The UAE is the chief crypto hub of the wider Middle East region.
Yet, if the crypto boom in Turkey is mainly driven by continued devaluation in recent years of the Turkish lira and mounting economic woes under President Recep Tayyip Erdogan’s Justice and Development Party (AKP), the rapid rise in crypto popularity in the Emirates seems to be more an outcome of state openness and support for foreign financial investment. This year alone, Abu Dhabi and Dubai, the sheikhdom’s major trade centers, have issued over 30 licenses for crypto operations and exchanges to open offices in the city emirates, consolidating the UAE’s status as the chief crypto hub of the wider Middle East region.
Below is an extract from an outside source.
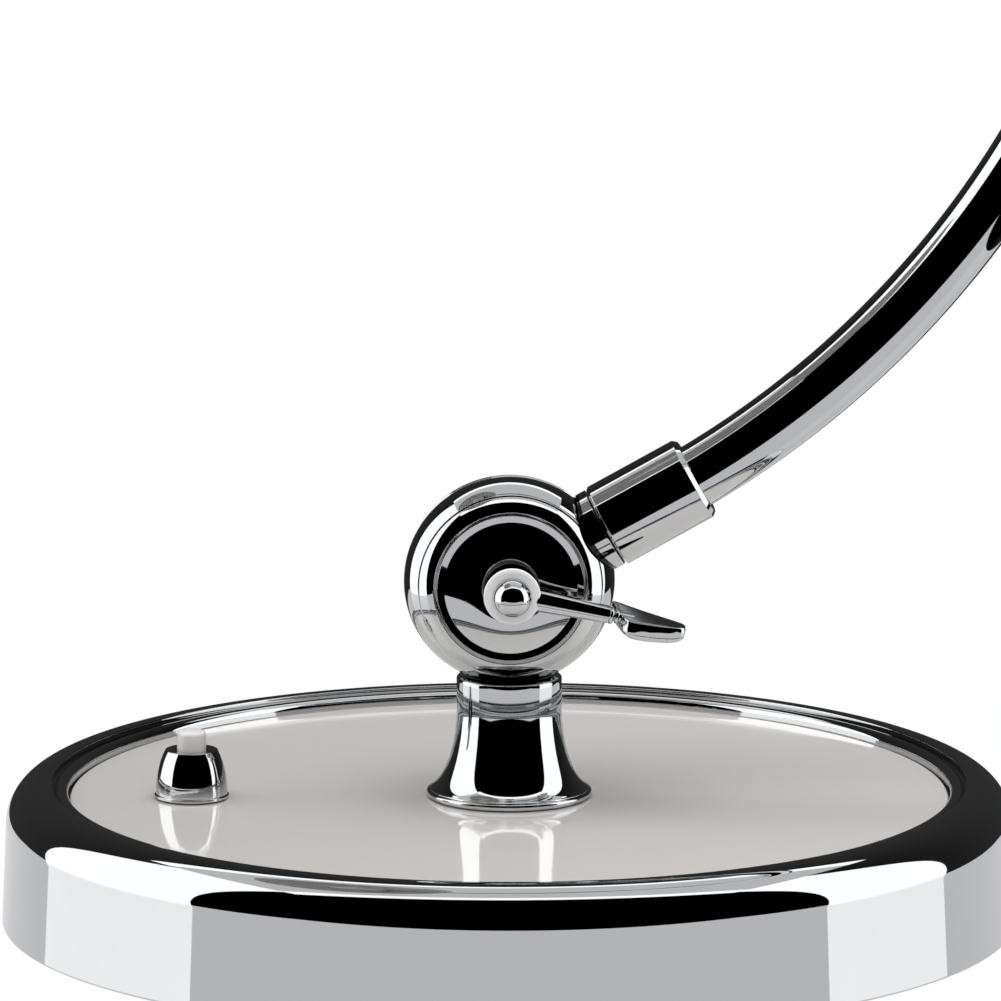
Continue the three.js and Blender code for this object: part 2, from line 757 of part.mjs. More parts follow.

Crypto Technology and Terrorism?
Much as crypto adoption is relied upon by marginalized communities around the world who aspire to lift themselves out of poverty and gain a meaningful stake in their local economies, its anonymity-enabling technology may be exploited by outlawed groups to fund terrorist and criminal activities in barely traceable ways. In August 2020, the US Department of Justice announced seizure of millions of dollars’ worth of cryptocurrency across over 300 accounts associated with terrorist organizations such as the Islamic State (IS) and al-Qaeda. In summer 2021, the UK police arrested a sales consultant sympathetic to IS in Birmingham, who was later convicted of transferring over $60,000 (£50,000) to human traffickers in Syria to help release members of the terrorist group from jail there.
Whether resorted to by individuals as an emerging hedge against currency volatilities, used by states to circumvent international sanctions and restrictions, or relied upon by local investors for economic entrepreneurship and community empowerment purposes, the crypto industry much like conventional markets is already intricately intertwined with politics and susceptible to political decisions. And the Middle East is no exception.